Luca de Biasio - Ente Monitoriaggio Cave e Anfratti Carsici

Ora, se nel maggio del 1998, quando era ben viva la campagna mediatica sui “processi agli infoibatori” e sui “crimini dei titini”, ci fosse stato effettivamente un recupero di tale genere da una “foiba” presso Redipuglia, si presume che la stampa ne avrebbe dato largo spazio (cosa che non è avvenuta). Inoltre, da quel poco di patologia che conosciamo, non ci risulta che un corpo “mummificato” possa odorare di “arancia in putrefazione”, dato oltretutto che a più di quarant’anni di distanza la putrefazione di un corpo è ben conclusa.
Dopo avere fatto alcune ricerche minimali (Internet e guide telefoniche...) e non avendo trovato traccia di alcun “Ente monitoraggio Cave e Anfratti Carsici”, abbiamo cercato Luca De Biasio per chiedergli chiarimenti, ma neppure qui abbiamo avuto fortuna: non conoscendo la residenza di questo signore non abbiamo potuto che andare a tentativi nell’Info 412, perché in un vecchio CD Rom con gli elenchi telefonici di tutta Italia del 1997, non abbiamo trovato alcuna utenza telefonica a nome Luca de Biasio.
In Internet abbiamo trovato un Luca de Biasio rappresentante dei Radicali friulani, ma senza altri dati che ci permettessero di contattarlo per chiedergli se è l’autore della missiva o no (qualora ci leggesse, gli saremmo grati se ci rispondesse, anche se solo per dirci che non ha nulla a che fare con la lettera sopra riportata). Quindi, vista l’impossibilità di raggiungere la fonte della notizia, abbiamo seguito un’altra strada e chiesto conferma, come indicato da de Biasio, ai Carabinieri di Gorizia.
Ecco il testo della lettera inviata nel novembre 2006.

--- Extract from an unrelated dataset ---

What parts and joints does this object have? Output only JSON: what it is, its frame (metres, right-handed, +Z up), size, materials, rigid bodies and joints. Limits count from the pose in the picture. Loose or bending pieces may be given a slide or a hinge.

Ho trovato nel sito di Indymedia una lettera firmata da un sedicente Luca De Biasio (nominativo che non ho trovato negli elenchi telefonici della regione), che sostiene di rappresentare un “Ente monitoraggio cave e anfratti carsici” (del quale neppure ho trovato recapiti o tracce), il quale De Biasio racconta un fatto riguardante il ritrovamento di corpi di militari della RSI che sarebbe avvenuto il 17 maggio 1998. Dato che non ricordo di avere letto a suo tempo una notizia del genere sulla stampa ed inoltre la ricostruzione del De Biasio non mi convince (egli parla di < disgustoso odore di “arancia in putrefazione” che emanavano quei corpi > che precedentemente ha definito “mummificati”, ma, da quanto mi consta, quando un corpo è in stato di mummificazione non emana più odore di putrefazione), e considerando che ha concluso la propria lettera (che allego alla presente) con le seguenti parole:
< chi vuole può verificare il tutto negli atti depositati presso la caserma dei carabinieri di Gorizia >,
chiedo cortesemente di avere conferma o smentita di quanto asserito dal sedicente signor De Biasio.

Questa la risposta che è pervenuta dal Comando dei Carabinieri di Gorizia.

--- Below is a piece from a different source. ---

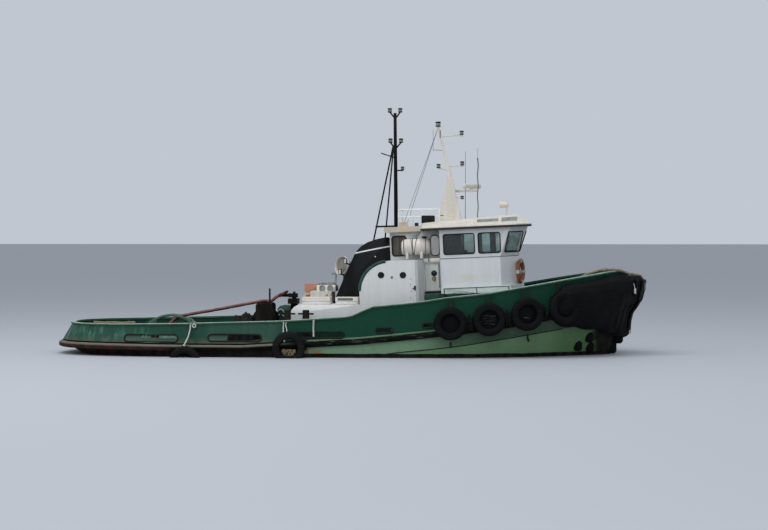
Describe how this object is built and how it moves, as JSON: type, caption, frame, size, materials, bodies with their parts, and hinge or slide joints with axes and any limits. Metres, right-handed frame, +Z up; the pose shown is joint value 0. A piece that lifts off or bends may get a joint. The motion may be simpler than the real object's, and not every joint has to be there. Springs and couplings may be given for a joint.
{
  "type": "harbour tug",
  "caption": "Small harbour tug afloat, with a towing deck aft, a deckhouse and wheelhouse forward of a raked funnel, two masts, a rubber bow fender and tyre fenders.",
  "frame": {"origin": "on the centreline at the waterline, about amidships", "axes": "+X to the bow, +Y to port, +Z up"},
  "size_m": [20.4, 7.0212, 10.69],
  "materials": {
    "hull_paint": "dark green deck and topside paint, streaked and faded",
    "bottom_paint": "matt brown-red bottom paint",
    "engine_paint": "satin green-grey paint",
    "bronze": "dull bronze",
    "rusty_steel": "worn black paint over rust",
    "rail_paint": "pale worn green paint",
    "fender_rubber": "dull black rubber, scuffed",
    "tyre_rubber": "dull black tyre rubber",
    "house_paint": "satin off-white paint with rust runs",
    "cream_paint": "satin cream paint",
    "black_paint": "satin black paint",
    "window_glass": "lightly tinted glass",
    "seat_vinyl": "black vinyl",
    "raft_shell": "weathered white glass-fibre shell",
    "ring_plastic": "faded orange plastic"
  },
  "bodies": {
    "boat": {"hull": "hull_paint", "keel": "bottom_paint", "engine": "engine_paint", "rubbing_strake": "rusty_steel", "bulwark_stern": "hull_paint", "bulwark_aft_port": "hull_paint", "bulwark_aft_stbd": "hull_paint", "bulwark_fore_port": "hull_paint", "bulwark_fore_stbd": "hull_paint", "bulwark_bow": "hull_paint", "cap_rail": "rail_paint", "bow_fender": "fender_rubber", "tyres_forward_port": "tyre_rubber", "tyres_forward_stbd": "tyre_rubber", "tyre_mid_port": "tyre_rubber", "tyre_mid_stbd": "tyre_rubber", "tyre_aft_port": "tyre_rubber", "tyre_aft_stbd": "tyre_rubber", "engine_casing": "house_paint", "deckhouse": "house_paint", "passage_house": "house_paint", "forward_trunk": "hull_paint", "wheelhouse_walls": "house_paint", "wheelhouse_windows": "house_paint", "wheelhouse_glass": "window_glass", "wheelhouse_roof": "cream_paint", "helm_console": "black_paint", "helm_seat": "seat_vinyl", "upper_house": "house_paint", "funnel": "black_paint", "aft_mast": "black_paint", "fore_mast": "cream_paint", "top_railing": "house_paint", "life_raft_port": "raft_shell", "life_raft_stbd": "raft_shell", "life_ring_port": "ring_plastic", "life_ring_stbd": "ring_plastic", "vent_cabinet": "house_paint", "cowl_vent": "cream_paint", "gear_crate": "ring_plastic", "tow_post": "black_paint", "winch_frame": "black_paint", "companion": "hull_paint", "guard_hoops": "hull_paint", "bitts_port": "black_paint", "bitts_stbd": "black_paint", "bow_bitt": "black_paint"},
    "rudder": {"rudder": "bottom_paint"},
    "propeller": {"propeller": "bronze"},
    "radar": {"radar": "cream_paint"},
    "searchlight": {"searchlight": "cream_paint"},
    "tow_hook": {"tow_hook": "black_paint"},
    "winch_drum": {"winch_drum": "black_paint"},
    "skylight_lid": {"skylight_lid": "cream_paint"},
    "manhole_lid": {"manhole_lid": "cream_paint"},
    "side_hatch_port": {"side_hatch_port": "house_paint"},
    "side_hatch_stbd": {"side_hatch_stbd": "house_paint"}
  },
  "joints": [
    {"name": "rudder_turn", "type": "hinge", "parent": "boat", "child": "rudder", "pos_m": [-8.35, 0, -1.2], "axis": [0, 0, 1], "range_deg": [-35, 35]},
    {"name": "propeller_spin", "type": "hinge", "parent": "boat", "child": "propeller", "pos_m": [-7.62, 0, -1.23], "axis": [1, 0, 0], "continuous": true},
    {"name": "radar_spin", "type": "hinge", "parent": "boat", "child": "radar", "pos_m": [3.95, 0, 5.665], "axis": [0, 0, 1], "continuous": true},
    {"name": "searchlight_swivel", "type": "hinge", "parent": "boat", "child": "searchlight", "pos_m": [5.16, -0.35, 4.98], "axis": [0, 0, 1], "range_deg": [-170, 170]},
    {"name": "tow_hook_swing", "type": "hinge", "parent": "boat", "child": "tow_hook", "pos_m": [-2.23, 0, 1.99], "axis": [0, 0, 1], "range_deg": [-75, 75]},
    {"name": "winch_drum_turn", "type": "hinge", "parent": "boat", "child": "winch_drum", "pos_m": [-3.23, 0, 1.16], "axis": [0, 1, 0], "continuous": true},
    {"name": "skylight_hinge", "type": "hinge", "parent": "boat", "child": "skylight_lid", "pos_m": [-0.215, -1.21, 1.92], "axis": [-1, 0, 0], "range_deg": [0, 75]},
    {"name": "manhole_hinge", "type": "hinge", "parent": "boat", "child": "manhole_lid", "pos_m": [-1.18, -1.26, 1.92], "axis": [-1, 0, 0], "range_deg": [0, 80]},
    {"name": "side_hatch_port_hinge", "type": "hinge", "parent": "boat", "child": "side_hatch_port", "pos_m": [2.4466, 1.74, 2.6541], "axis": [-0.0436, 0, 0.999], "range_deg": [0, 90]},
    {"name": "side_hatch_stbd_hinge", "type": "hinge", "parent": "boat", "child": "side_hatch_stbd", "pos_m": [2.4466, -1.74, 2.6541], "axis": [0.0436, 0, -0.999], "range_deg": [0, 90]}
  ]
}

in relazione alla Sua pregressa corrispondenza elettronica ed ordinaria, facente riferimento ad un presunto recupero di salme di militari italiani in un anfratto carsico asseritamente avvenuto nel 1998, Le comunico che la disamina degli archivi documentali, custoditi sia presso questo Comando che presso le unità organizzative dipendenti, non ha fornito alcun riscontro.
Il Comandante Provinciale dei Carabinieri di Gorizia

A questo punto possiamo trarre alcune conclusioni. Che il signor Luca de Biasio (ammesso che questo sia il suo vero nome) ha raccontato una quantità di fandonie, ma non solo: che nel suo sparare frottole a raffica si è permesso, per avvalorare le proprie bugie, di coinvolgere addirittura l’Arma dei Carabinieri quali garanti delle sue invenzioni, fatto questo che ci sembra particolarmente grave. Molto facile diffondere notizie false a questo modo, contando sul fatto che la maggior parte dei lettori dei forum di Indymedia non avrebbero cercato veramente conferma dai Carabinieri di Gorizia; abbiamo così visto come sia possibile, con scarsa fatica, creare ulteriori “leggende metropolitane” su un argomento, come quello delle “foibe”, che ha visto talmente tante invenzioni passate per verità storica che, nonostante gli sforzi di pochi ricercatori volonterosi, continuano a passare per oro colato.
E soprattutto ha tenuto a precisare, come ha fatto il sedicente de Biasio, di essere “di sinistra e con genitori di sinistra”, frase che è diventata una di quelle più in voga nei blog sulla questione delle foibe, evidentemente per mettere le mani avanti sulle castronerie che sta per dire in materia.